For VW, the absence of competitive NEV incentives is no longer a neutral discussion – it has become a harsh one. Volkswagen is being asked to modernise its production footprint, invest in new NEV technologies, and maintain export relevance and profit, without the fiscal or regulatory tools that are the norm elsewhere in the world. This places additional strain on the local business case and complicates conversations with the head office, whose main role is to allocate capital in an increasingly competitive world. The SA government needs to recognise the potential threat to a well-built legacy that is almost as South African as braai tjops. It’s a legacy that, if not protected, will see a significant loss to the local economy – one that’s been built over 75 years.

The SKD vs CKD Problem

One of the most contentious and perhaps least discussed dynamics shaping the local automotive landscape is the distinction between SKD (Semi-Knocked Down) and CKD (Completely Knocked Down) manufacturing. There are a few new entrants from China that have established or are in the process of establishing SKD operations in South Africa. BAIC and Foton’s operations in Coega are an example of SKD facilities. The going concern from VW and other local CKD operations is that these SKD plants are benefiting from incentives that were originally designed to stimulate local manufacturing. SKD plants arrive as semi-assembled parts, only plugged together on local soil. But the far-reaching economies of suppliers, parts development, and manufacturing still sit offshore. CKD operators have issues with this – not necessarily because of the competitive aspect, but more so because the policies are distorted. SKD operations often rely heavily on imported components, engage minimal local supplier networks, and create far less downstream industrial value than full CKD programmes. Yet, in many cases, they enjoy similar benefits.

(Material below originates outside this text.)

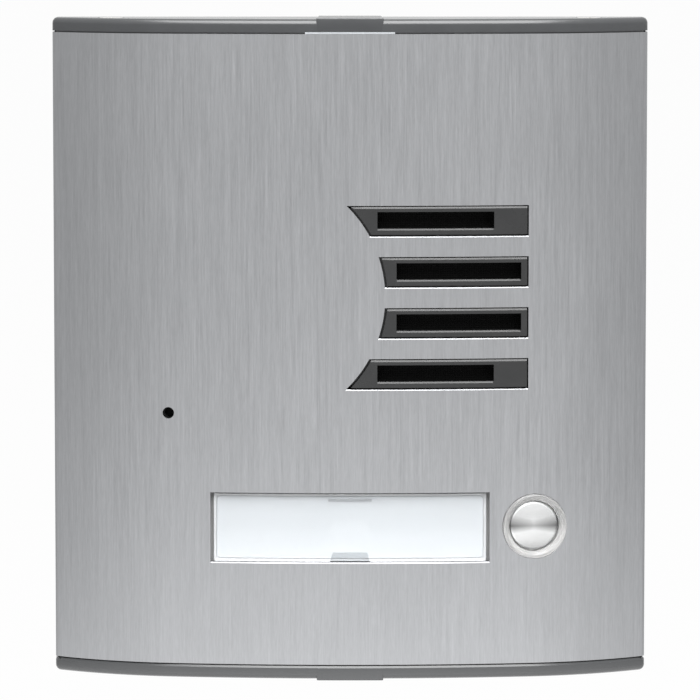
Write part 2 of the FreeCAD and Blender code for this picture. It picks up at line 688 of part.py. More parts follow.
def grille_cloth():
    """Round acoustic cloth stuck to the back of the grille flange, inside the collar."""
    front = FLANGE_BACK + SEAT_GAP
    radius = SPEAKER_RADIUS - COLLAR_WALL / 2 - 4 * SEAT_GAP
    sheet = bow_slab(SPEAKER_X - radius, SPEAKER_X + radius, front, front + CLOTH_THICKNESS,
                     GRILLE_Z - radius, GRILLE_Z + radius)
    disc = placed(rod(radius, -FRONT_DEPTH, 0), facing_wall(SPEAKER_X, 0, GRILLE_Z))
    return sheet.common(disc)


def on_speaker(shape):
    return placed(shape, facing_wall(SPEAKER_X, -SPEAKER_SEAT, GRILLE_Z))


def speaker_gasket():
    inner = SURROUND_EDGE + SEAT_GAP
    return on_speaker(tube(SPEAKER_RADIUS, inner, -SPEAKER_GASKET, 0))


def basket_radius(depth):
    """Outside radius of the basket's sloping wall at a depth behind the rim's front."""
    slope = (SPEAKER_RADIUS - BASKET_REAR) / (SPEAKER_DEPTH - SPEAKER_RIM)
    return SPEAKER_RADIUS - slope * (depth - SPEAKER_RIM)


def speaker_basket():
    """Pressed basket: flat rim, sloping wall with vent holes, flat rear ring for the pot."""
    rim_inner = SURROUND_EDGE - SURROUND_GLUE / 2
    rear_inner = MAGNET_RADIUS + REAR_RING_GAP
    slope = BASKET_WALL / 2
    shell = turned(
        (SPEAKER_RADIUS, 0), (SPEAKER_RADIUS, SPEAKER_RIM), (rim_inner, SPEAKER_RIM),
        (BASKET_REAR, SPEAKER_DEPTH), (rear_inner, SPEAKER_DEPTH),
        (rear_inner, SPEAKER_DEPTH - BASKET_WALL),
        (BASKET_REAR - slope, SPEAKER_DEPTH - BASKET_WALL), (rim_inner - slope, 0))
    vents = []
    middle = (rim_inner + BASKET_REAR) / 2
    half = BASKET_VENT / 2
    for index in range(BASKET_HOLES):
        turn = 360 / BASKET_HOLES * index
        vent = box(middle - half, middle + half, -half, half, 0, SPEAKER_DEPTH)
        vents.append(vent.rotated(Vector(), Z_AXIS, turn))
    return on_speaker(shell.cut(vents))


def speaker_cone():
    """Shallow cone with a ridged surround, glued on the front of the basket's rim."""
    sheet = CONE_SHEET
    outer = SURROUND_EDGE - SURROUND_GLUE
    inner = outer - SURROUND_WIDTH
    crest = (outer + inner) / 2
    coil = COIL_RADIUS + COIL_WALL
    return on_speaker(turned(
        (SURROUND_EDGE, -sheet), (outer, -sheet), (crest, -sheet - SURROUND_RISE), (inner, -sheet),
        (coil, CONE_DEPTH), (coil, CONE_DEPTH + sheet), (inner + sheet / 2, 0),
        (crest, -SURROUND_RISE), (outer - sheet / 2, 0), (SURROUND_EDGE, 0)))


def speaker_dust_cap():
    """Thin dome over the voice coil."""
    radius = COIL_RADIUS + COIL_WALL
    foot = CONE_DEPTH - SEAT_GAP
    sheet = CONE_SHEET
    top = foot - DUST_CAP_RISE
    inner = radius - sheet
    shoulder = top + dome_drop(radius, DUST_CAP_RISE)
    return on_speaker(turned(
        (0, top), (radius / 2, shoulder), (radius, foot),
        (inner, foot), (inner / 2, shoulder + sheet), (0, top + sheet)))


def voice_coil():
    """Coil former hanging from the cone into the magnet gap."""
    top = CONE_DEPTH + CONE_SHEET
    return on_speaker(tube(COIL_RADIUS + COIL_WALL - SEAT_GAP, COIL_RADIUS, top, top + COIL_HEIGHT))


def speaker_magnet():
    low = SPEAKER_DEPTH + POT_DEPTH - POT_WALL - MAGNET_THICKNESS
    return on_speaker(rod(MAGNET_RADIUS, low, low + MAGNET_THICKNESS))


def speaker_pot():
    """Steel cup round the magnet, welded to the back of the basket."""
    low, high = SPEAKER_DEPTH, SPEAKER_DEPTH + POT_DEPTH
    cup = rod(POT_RADIUS, low, high).cut(rod(POT_RADIUS - POT_WALL, low, high - POT_WALL))
    return on_speaker(cup)


def speaker_top_plate():
    """Steel disc on the magnet that closes the flux across the coil gap."""
    high = SPEAKER_DEPTH + POT_DEPTH - POT_WALL - MAGNET_THICKNESS
    return on_speaker(rod(MAGNET_RADIUS + TOP_PLATE_LIP, high - TOP_PLATE_THICKNESS, high))


# ---------------------------------------------------------------- microphone
def mic_depths():
    """Front of the rubber boot, front and back of the capsule, along the normal."""
    front = inner_seat(MIC_RADIUS + BOOT_WALL)
    return front, front + BOOT_FRONT, front + BOOT_FRONT + MIC_HEIGHT


def mic_boot():
    front, capsule, back = mic_depths()
    boot = rod(MIC_RADIUS + BOOT_WALL, front, back)
    cuts = [rod(MIC_RADIUS, capsule, back), rod(MIC_HOLE, front, capsule)]
    return placed(boot.cut(cuts), on_skin(MIC_X, MIC_Z))


def microphone():
    """Electret capsule with a rolled rim."""
    front, capsule, back = mic_depths()
    dish = capsule + MIC_DISH
    can = turned((0, dish), (MIC_RADIUS - MIC_RIM, dish),
                 (MIC_RADIUS - MIC_RIM, capsule), (MIC_RADIUS - SEAT_GAP, capsule),
                 (MIC_RADIUS - SEAT_GAP, back), (0, back))
    return placed(can, on_skin(MIC_X, MIC_Z))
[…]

For established manufacturers like Volkswagen, which have invested decades into local supplier development, skills transfer and export-grade manufacturing and logistics, this creates an uneven playing field. The result is a system that inadvertently rewards speed over substance, and volume over long-term shared value.

The Germany Question

Ultimately, Volkswagen Group Africa does not operate in a vacuum. Strategic decisions are made in Germany, where South Africa is one option among many in a competitive global manufacturing map. Wolfsburg does not run on sentiment. It runs on data, profitability, and long-term competitiveness. For us (South Africa) to remain relevant within Volkswagen’s global footprint, it must present a compelling, future-proof business case — one that balances cost, policy adherence and certainty, export potential, technological readiness and a healthy local market. It’s much harder to make a strong case about this.

And this is the context within which Managing Director Martina Biene has openly engaged with policymakers and government leadership, pressing for reform and clarity around the frameworks that will determine whether local manufacturing can evolve or stagnate. She has admitted to even writing a letter to President Cyril Ramaphosa in late 2025, requesting policy direction and painting a vivid picture of a reality she feels isn’t being observed or acted upon.

2026 is a Big Year. Why does it matter so much?

On 31 August 2026, Volkswagen Group Africa will mark 75 years of manufacturing in South Africa. What a milestone. It’s something that very few automotive brands can claim. VW, as a household name in South Africa, is very much a part of our industrial and even our cultural history. But something about our recent engagement with VW made this anniversary much more than just another symbol of legacy. It feels like some sort of reckoning. It’s a year in which Volkswagen must not only arrest market share decline, but where it must also demonstrate relevance and future-proofing in a rapidly changing automotive landscape. It’s a year in which VW South Africa must ensure it remains rooted in the local manufacturing economy.

It’s certainly a stark reality. But it’s one that the local operation is very aware of, and very much up to the task of fighting the fight. There’s much on the horizon as far as product introductions and factory outputs are concerned. Manufacture of the new VW Tengo is all systems go, and that is one of those investments that has a lot more riding on it than ever before.  

What happens next will shape not just Volkswagen’s future in South Africa, but the broader narrative of automotive manufacturing in the country.